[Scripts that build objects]
>>>>
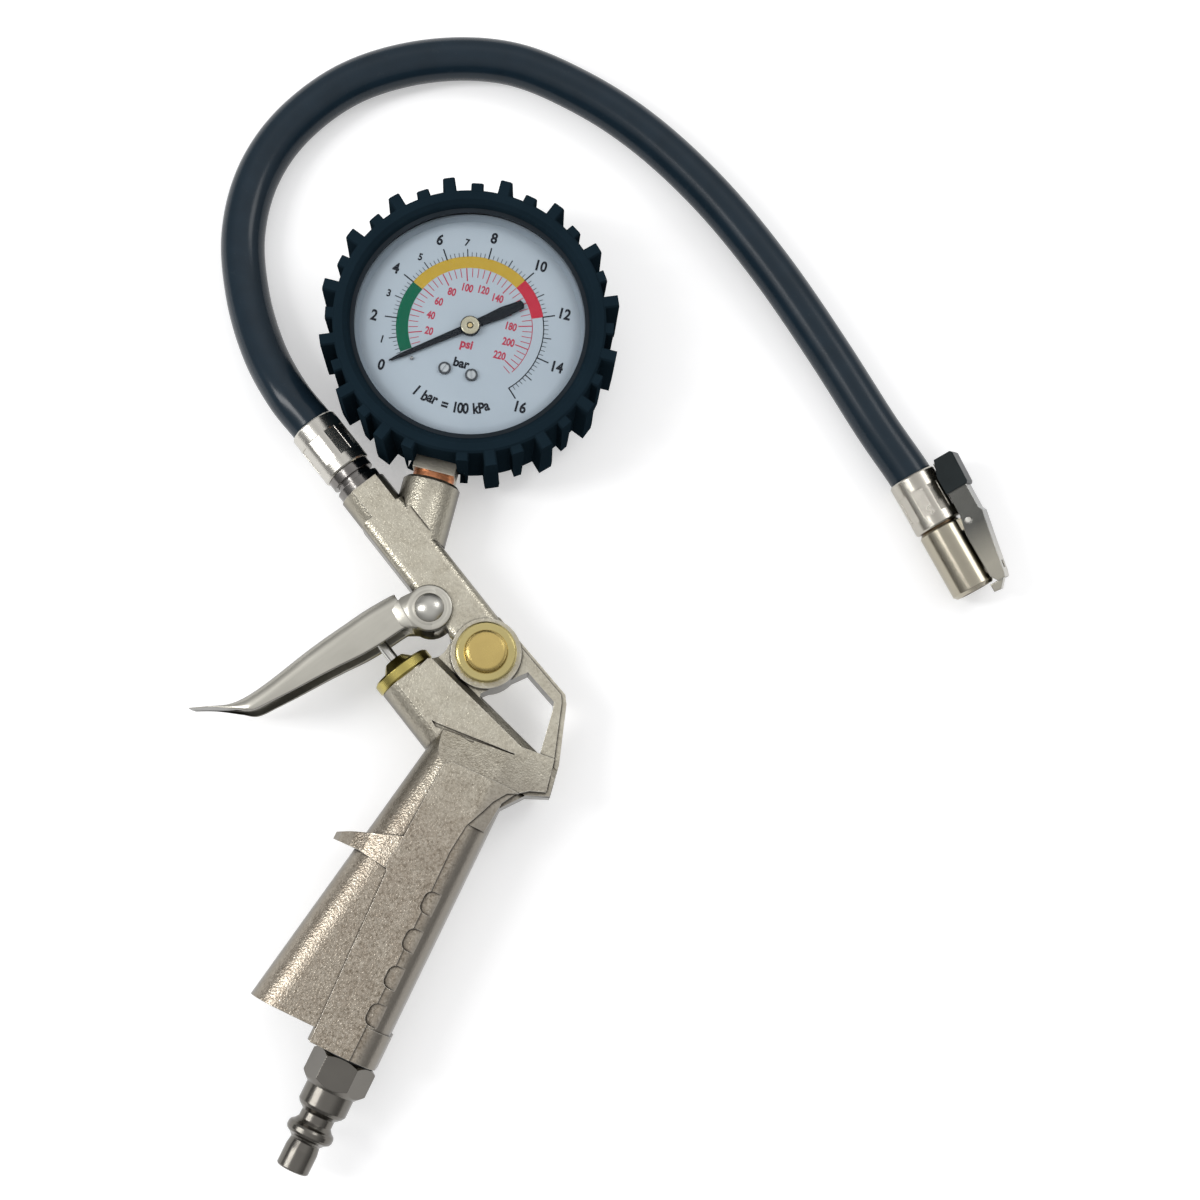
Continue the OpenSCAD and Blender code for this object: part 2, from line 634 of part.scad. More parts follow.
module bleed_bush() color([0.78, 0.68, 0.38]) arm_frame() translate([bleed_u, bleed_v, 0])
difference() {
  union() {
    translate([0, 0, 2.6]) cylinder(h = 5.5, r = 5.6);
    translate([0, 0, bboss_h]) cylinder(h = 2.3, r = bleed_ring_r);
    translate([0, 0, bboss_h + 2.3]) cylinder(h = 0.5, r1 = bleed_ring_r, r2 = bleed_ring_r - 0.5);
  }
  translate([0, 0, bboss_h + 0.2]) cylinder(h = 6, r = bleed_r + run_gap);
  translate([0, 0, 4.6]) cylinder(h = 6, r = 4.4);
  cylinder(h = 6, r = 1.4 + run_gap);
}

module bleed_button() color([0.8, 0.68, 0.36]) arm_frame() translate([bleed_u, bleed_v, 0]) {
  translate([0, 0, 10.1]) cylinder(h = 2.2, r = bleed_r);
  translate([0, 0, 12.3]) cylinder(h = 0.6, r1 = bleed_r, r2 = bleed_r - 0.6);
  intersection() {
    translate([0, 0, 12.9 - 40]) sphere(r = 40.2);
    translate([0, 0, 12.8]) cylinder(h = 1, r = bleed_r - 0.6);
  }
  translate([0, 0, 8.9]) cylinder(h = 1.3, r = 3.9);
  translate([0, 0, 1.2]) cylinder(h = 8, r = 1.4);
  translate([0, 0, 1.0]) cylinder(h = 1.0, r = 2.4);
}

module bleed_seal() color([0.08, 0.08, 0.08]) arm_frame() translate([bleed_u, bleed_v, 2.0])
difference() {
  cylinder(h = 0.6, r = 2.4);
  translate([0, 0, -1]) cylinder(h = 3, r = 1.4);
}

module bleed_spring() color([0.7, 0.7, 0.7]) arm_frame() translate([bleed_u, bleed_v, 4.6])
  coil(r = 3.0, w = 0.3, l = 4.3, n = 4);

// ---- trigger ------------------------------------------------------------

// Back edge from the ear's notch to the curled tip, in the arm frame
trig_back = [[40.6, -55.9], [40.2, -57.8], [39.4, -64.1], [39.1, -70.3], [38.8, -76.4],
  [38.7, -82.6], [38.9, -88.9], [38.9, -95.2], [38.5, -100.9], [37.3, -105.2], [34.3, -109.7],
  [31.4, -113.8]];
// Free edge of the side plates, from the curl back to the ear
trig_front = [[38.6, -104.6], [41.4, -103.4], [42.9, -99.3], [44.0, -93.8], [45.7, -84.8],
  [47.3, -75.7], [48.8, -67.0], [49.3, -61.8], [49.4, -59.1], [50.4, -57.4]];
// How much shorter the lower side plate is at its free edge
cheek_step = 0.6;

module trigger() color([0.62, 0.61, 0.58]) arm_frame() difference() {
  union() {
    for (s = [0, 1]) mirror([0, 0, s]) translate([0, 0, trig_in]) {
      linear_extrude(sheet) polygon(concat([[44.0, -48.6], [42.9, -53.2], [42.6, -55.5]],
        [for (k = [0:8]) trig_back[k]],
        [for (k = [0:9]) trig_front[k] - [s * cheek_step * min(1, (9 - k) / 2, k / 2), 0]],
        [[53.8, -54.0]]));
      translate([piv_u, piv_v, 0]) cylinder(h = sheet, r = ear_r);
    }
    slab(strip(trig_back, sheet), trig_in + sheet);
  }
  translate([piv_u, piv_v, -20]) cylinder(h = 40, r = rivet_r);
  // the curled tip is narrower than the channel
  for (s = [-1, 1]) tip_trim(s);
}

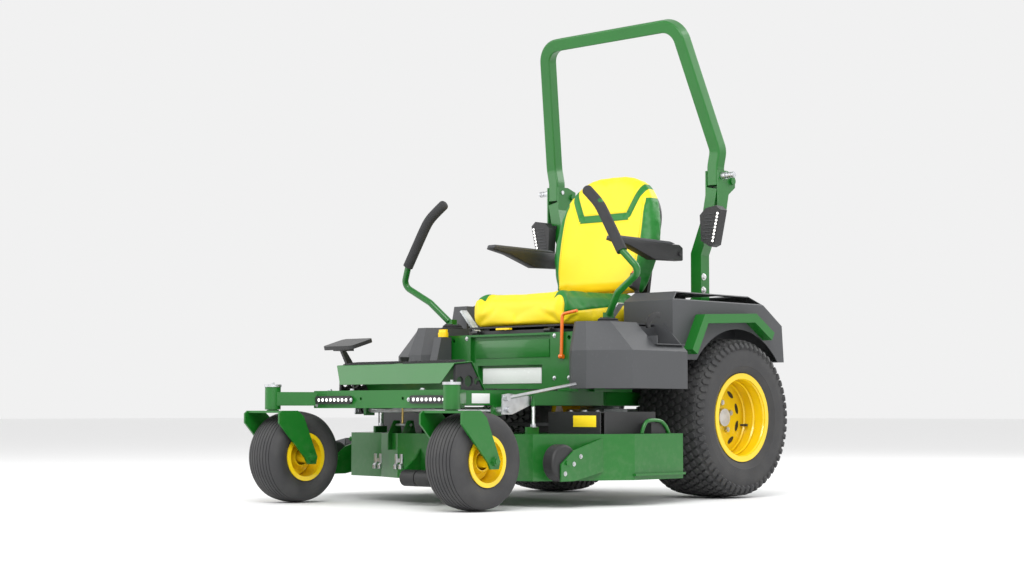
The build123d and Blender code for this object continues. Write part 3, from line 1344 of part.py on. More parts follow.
<<<<
Task prompt
Write out all records exactly, keeping every detail.

Correct response
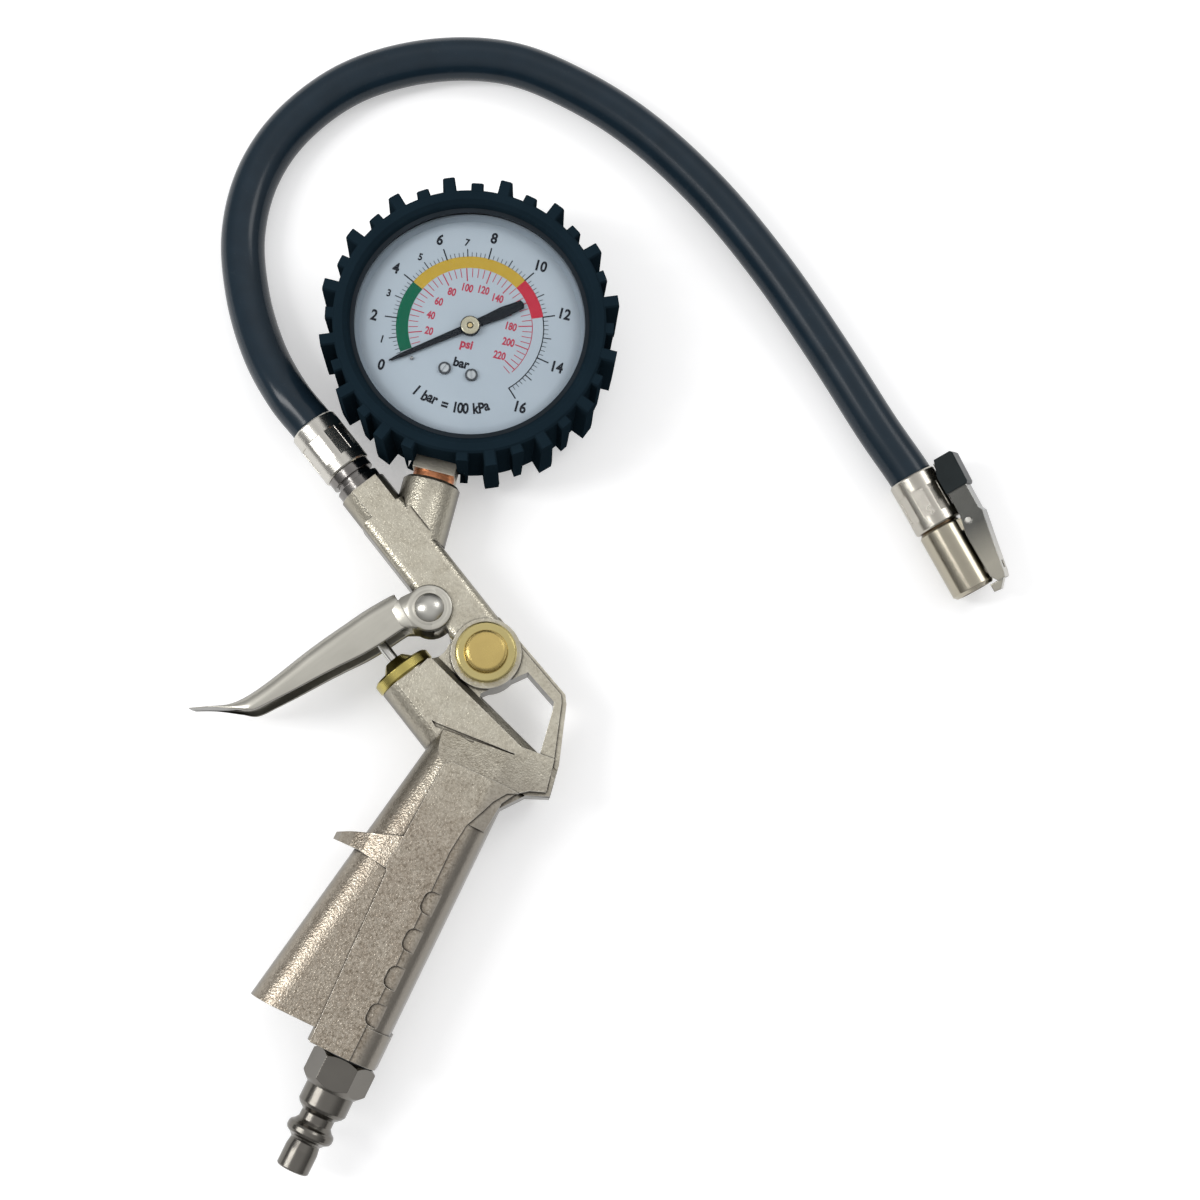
Continue the OpenSCAD and Blender code for this object: part 2, from line 634 of part.scad. More parts follow.
module bleed_bush() color([0.78, 0.68, 0.38]) arm_frame() translate([bleed_u, bleed_v, 0])
difference() {
  union() {
    translate([0, 0, 2.6]) cylinder(h = 5.5, r = 5.6);
    translate([0, 0, bboss_h]) cylinder(h = 2.3, r = bleed_ring_r);
    translate([0, 0, bboss_h + 2.3]) cylinder(h = 0.5, r1 = bleed_ring_r, r2 = bleed_ring_r - 0.5);
  }
  translate([0, 0, bboss_h + 0.2]) cylinder(h = 6, r = bleed_r + run_gap);
  translate([0, 0, 4.6]) cylinder(h = 6, r = 4.4);
  cylinder(h = 6, r = 1.4 + run_gap);
}

module bleed_button() color([0.8, 0.68, 0.36]) arm_frame() translate([bleed_u, bleed_v, 0]) {
  translate([0, 0, 10.1]) cylinder(h = 2.2, r = bleed_r);
  translate([0, 0, 12.3]) cylinder(h = 0.6, r1 = bleed_r, r2 = bleed_r - 0.6);
  intersection() {
    translate([0, 0, 12.9 - 40]) sphere(r = 40.2);
    translate([0, 0, 12.8]) cylinder(h = 1, r = bleed_r - 0.6);
  }
  translate([0, 0, 8.9]) cylinder(h = 1.3, r = 3.9);
  translate([0, 0, 1.2]) cylinder(h = 8, r = 1.4);
  translate([0, 0, 1.0]) cylinder(h = 1.0, r = 2.4);
}

module bleed_seal() color([0.08, 0.08, 0.08]) arm_frame() translate([bleed_u, bleed_v, 2.0])
difference() {
  cylinder(h = 0.6, r = 2.4);
  translate([0, 0, -1]) cylinder(h = 3, r = 1.4);
}

module bleed_spring() color([0.7, 0.7, 0.7]) arm_frame() translate([bleed_u, bleed_v, 4.6])
  coil(r = 3.0, w = 0.3, l = 4.3, n = 4);

// ---- trigger ------------------------------------------------------------

// Back edge from the ear's notch to the curled tip, in the arm frame
trig_back = [[40.6, -55.9], [40.2, -57.8], [39.4, -64.1], [39.1, -70.3], [38.8, -76.4],
  [38.7, -82.6], [38.9, -88.9], [38.9, -95.2], [38.5, -100.9], [37.3, -105.2], [34.3, -109.7],
  [31.4, -113.8]];
// Free edge of the side plates, from the curl back to the ear
trig_front = [[38.6, -104.6], [41.4, -103.4], [42.9, -99.3], [44.0, -93.8], [45.7, -84.8],
  [47.3, -75.7], [48.8, -67.0], [49.3, -61.8], [49.4, -59.1], [50.4, -57.4]];
// How much shorter the lower side plate is at its free edge
cheek_step = 0.6;

module trigger() color([0.62, 0.61, 0.58]) arm_frame() difference() {
  union() {
    for (s = [0, 1]) mirror([0, 0, s]) translate([0, 0, trig_in]) {
      linear_extrude(sheet) polygon(concat([[44.0, -48.6], [42.9, -53.2], [42.6, -55.5]],
        [for (k = [0:8]) trig_back[k]],
        [for (k = [0:9]) trig_front[k] - [s * cheek_step * min(1, (9 - k) / 2, k / 2), 0]],
        [[53.8, -54.0]]));
      translate([piv_u, piv_v, 0]) cylinder(h = sheet, r = ear_r);
    }
    slab(strip(trig_back, sheet), trig_in + sheet);
  }
  translate([piv_u, piv_v, -20]) cylinder(h = 40, r = rivet_r);
  // the curled tip is narrower than the channel
  for (s = [-1, 1]) tip_trim(s);
}

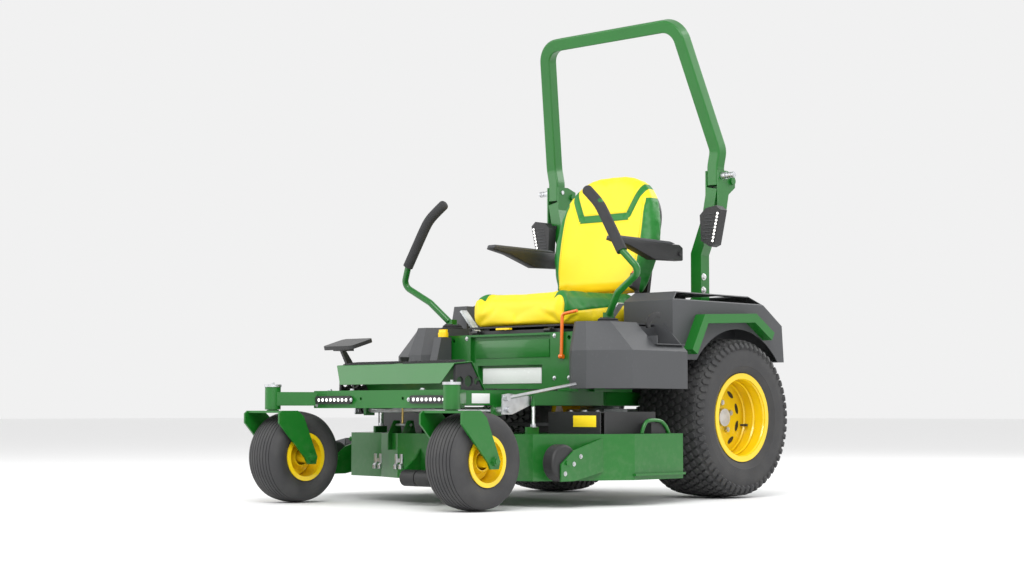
The build123d and Blender code for this object continues. Write part 3, from line 1344 of part.py on. More parts follow.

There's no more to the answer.